O hype em volta dos jogos em blockchains atraiu milhões de jogadores dispostos a investir seu tempo – e dinheiro – nesses games. Mas nem tudo são flores. Para Marcos, por se tratar de algo recente, muitos usuários não sabem como lidar com essa tecnologia. “Enquanto o NFT estiver na sua carteira, ele é seu. Mas você pode transferi-lo para outras carteiras, e as pessoas estão se aproveitando disso”, diz ele. Hackers e golpistas estão criando sites falsos e métodos para roubar criptomoedas e NFTs de alto valor. 

Além disso, é comum que empresas utilizem o pré-lançamento dos jogos para vender NFTs e angariar fundos para financiar o próprio desenvolvimento do game. No entanto, existe o risco da empresa não conseguir lançar o produto no futuro, deixando o usuário no prejuízo. 

“O usuário deve fazer uma pré-avaliação do game para entender se o dinheiro que ele está aportando é um dinheiro importante, relativo, e se esse jogo é um projeto verdadeiro”, recomenda a BlueBenx. Carlos indica estudar a ‘tokenomics’ do jogo, como funciona a emissão e evolução dos preços dos ativos.

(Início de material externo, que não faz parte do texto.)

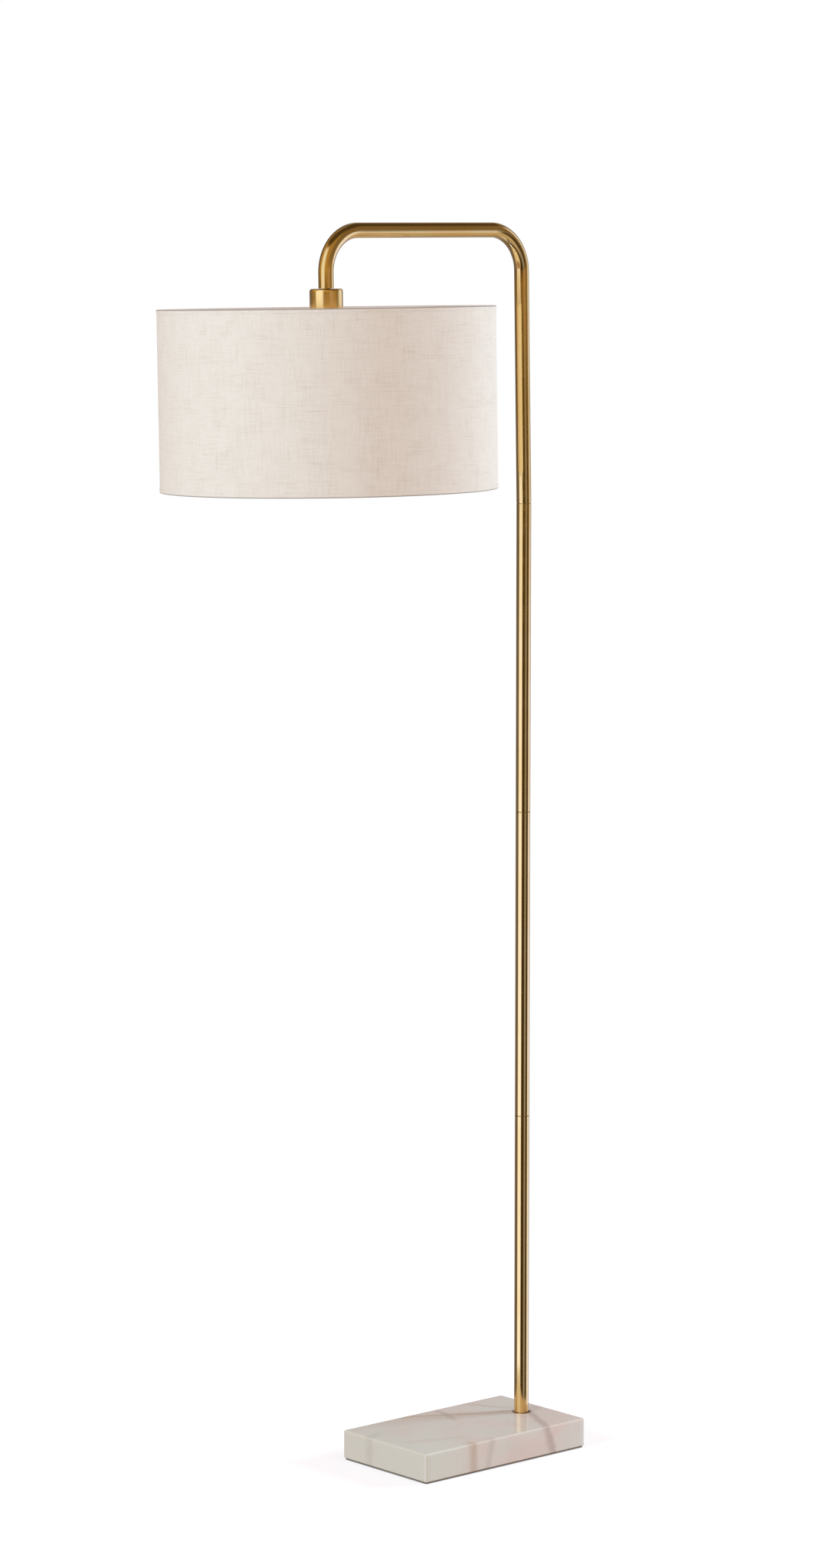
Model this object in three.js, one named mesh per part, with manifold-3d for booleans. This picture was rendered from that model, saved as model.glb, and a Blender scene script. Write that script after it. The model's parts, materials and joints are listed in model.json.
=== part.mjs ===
// Arc floor lamp: a marble slab carries a slim brass pole of three straight tubes and a bent arch tube.
// The arch ends in a brass cup that holds the lampholder, the bulb and a linen drum shade.
// Millimetres, +Z up. The origin is the middle of the underside, on the floor.
// The long side of the slab and the arm of the arch lie along X, and the arm reaches towards -X.
import * as THREE from "three";
import { mergeVertices } from "three/addons/utils/BufferGeometryUtils.js";
import Module from "manifold-3d";

const wasm = await Module();
wasm.setup();

// ---- Driving dimensions ----
const GAP = 0.3; // between touching pieces
const TUBE = { outer: 9.525, inner: 8.325 }; // radii of the 3/4 inch tube
const BASE = { length: 278, width: 163, thickness: 37, edge: 2, corner: 3 };
const PAD = { thickness: 2, inset: 1.5 };
const POLE_X = 100.5; // pole axis, 38.5 from the slab's near end
const RECESS = { radius: 12.3, depth: 6 }; // in the slab's top, round the pole's foot
const SLAB_BORE = 6.5; // radius of the hole for the rod
const POCKET = { radius: 24, depth: 22 }; // in the slab's underside, for the clamping nut
const CHANNEL = { width: 9, depth: 9 }; // from the pocket to the slab's end, for the lead
const SECTION = 401; // pitch of the straight tubes
const HEIGHT = 1598; // top of the arch, measured before it leans
const REACH = 328; // from the pole's axis to the head's axis
const BEND = 52; // centre-line radius of both bends
const LEAN_DEG = 1; // the arch droops towards its head by this angle
const SEAT = { radius: 11.9, thickness: 1.5 };
const THREAD = { male: 5, female: 5.5, bore: 3.4 }; // radii of the M10 fittings
const LEAD = { radius: 2.3, lift: 0.9, bend: 10 };
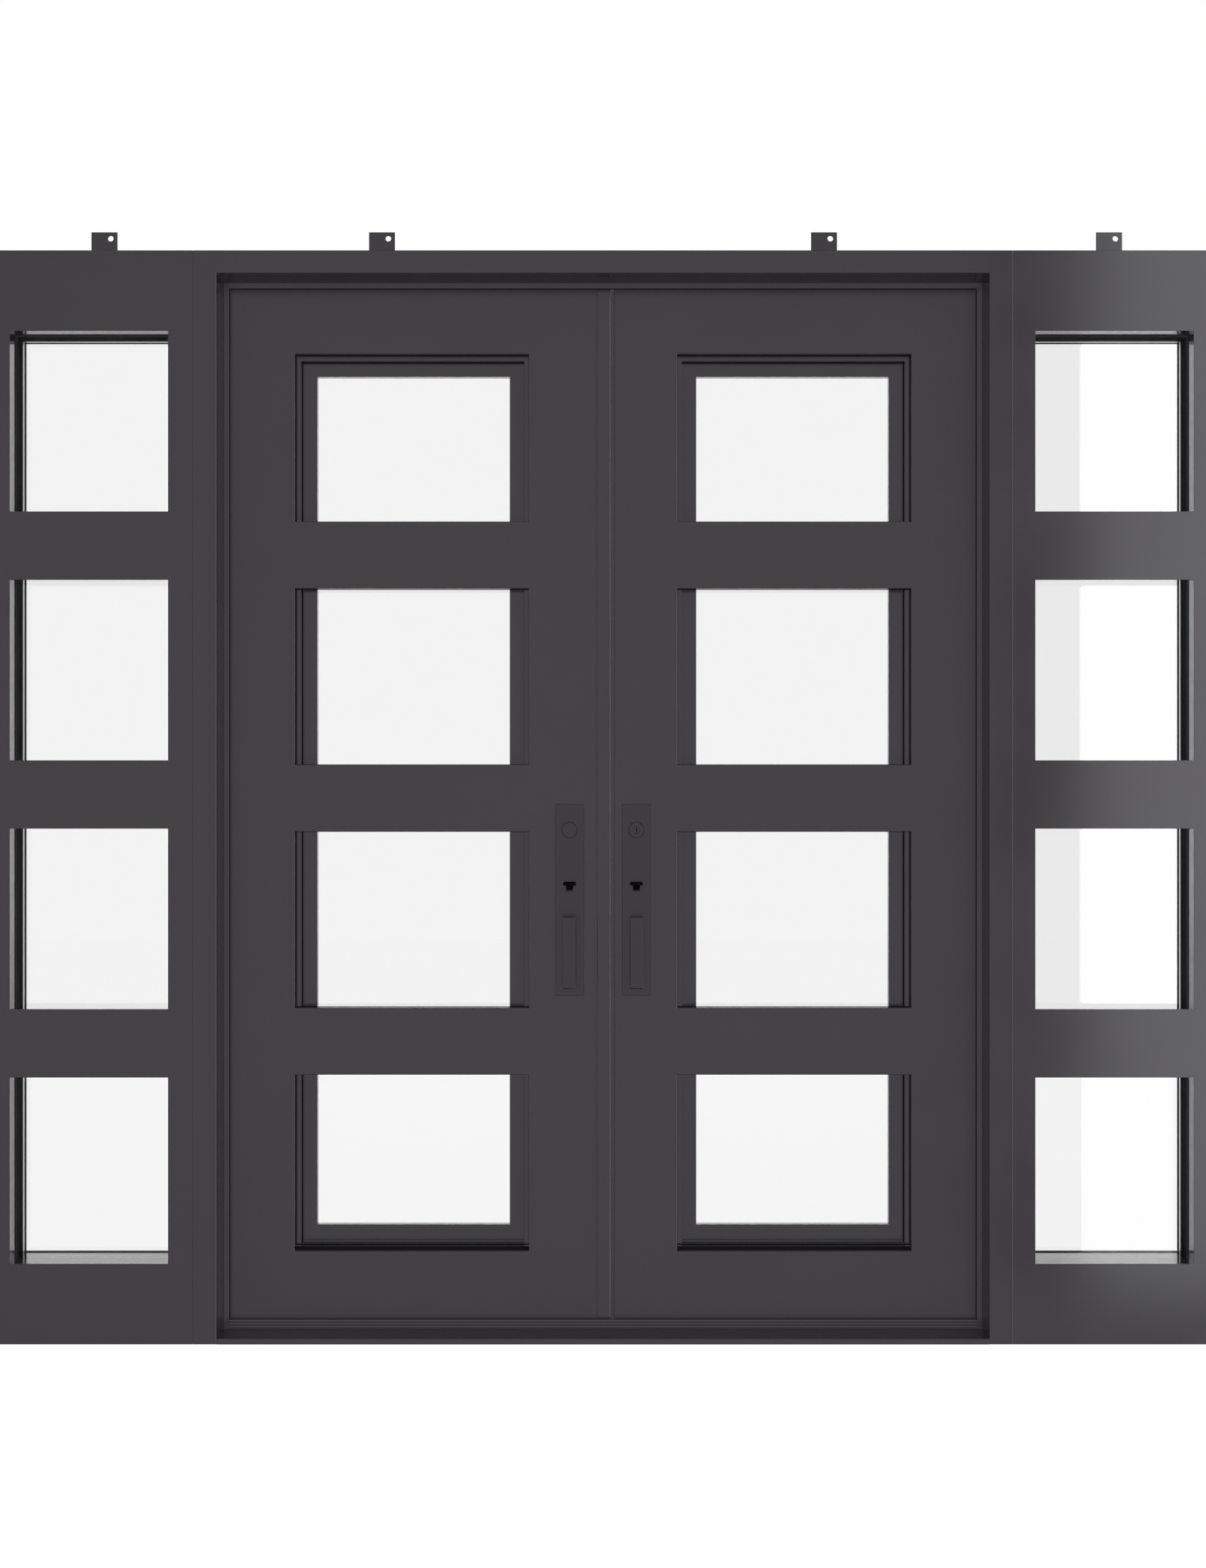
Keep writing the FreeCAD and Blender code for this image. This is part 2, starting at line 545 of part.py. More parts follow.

Jogos em blockchain: game over?

Em 2021, o Axie Infinity cresceu 30% a cada semana e se tornou o jogo com maior movimentação de dinheiro sem estar disponível em nenhuma loja de apps. Em seu auge, jogadores conseguiam faturar de R$ 2 mil a R$ 10 mil por mês. Porém, desde o início de 2022, o AXS já desvalorizou cerca de 60%. 

Mesmo com a recente queda do Axie Infinity e outros jogos “pay-to-earn”, somada às recentes baixas no mercado cripto, o universo dos games NFT tem encontrado novas oportunidades. Um exemplo são os jogos “move-to-earn” (M2E), uma outra categoria que se tornou tendência este ano. 

Os jogos M2E se baseiam em aplicativos que permitem que o usuário receba renda passiva ao fazer exercícios físicos. Os aplicativos, que contam com sistema de GPS, validam as movimentações do usuário e geram recompensas pelo exercício físico realizado, como recursos que podem ser trocados por criptomoedas e dinheiro fiduciário em exchanges. 

O mais famoso jogo move-to-earn é o STEPN, em que o usuário precisa comprar uma das 4 opções de Sneakers-NFT ofertadas no aplicativo. Ao se exercitar, o jogador é recompensado com um token que pode ser vendido em corretoras.

Carlos Eduardo Gomes, da Hashdex, acredita que os jogos blockchain vieram para ficar. Segundo ele, a adesão em massa ainda não ocorreu pois não existem tantas opções no mercado atual. “É demorado desenvolver um bom jogo. Mas existem várias empresas e estúdios de games que estão desenvolvendo jogos em blockchains, que devem aparecer nos próximos meses ou anos”, diz.

Para Marcos, GameFi, a tecnologia blockchain, os NFTs e o metaverso ainda tem muito a evoluir. “Todo esse processo ainda é muito embrionário. Eu acho que agora essas tecnologias vão começar a se adaptar para se transformar em algo que as pessoas vão poder usar no dia-a-dia”, conclui.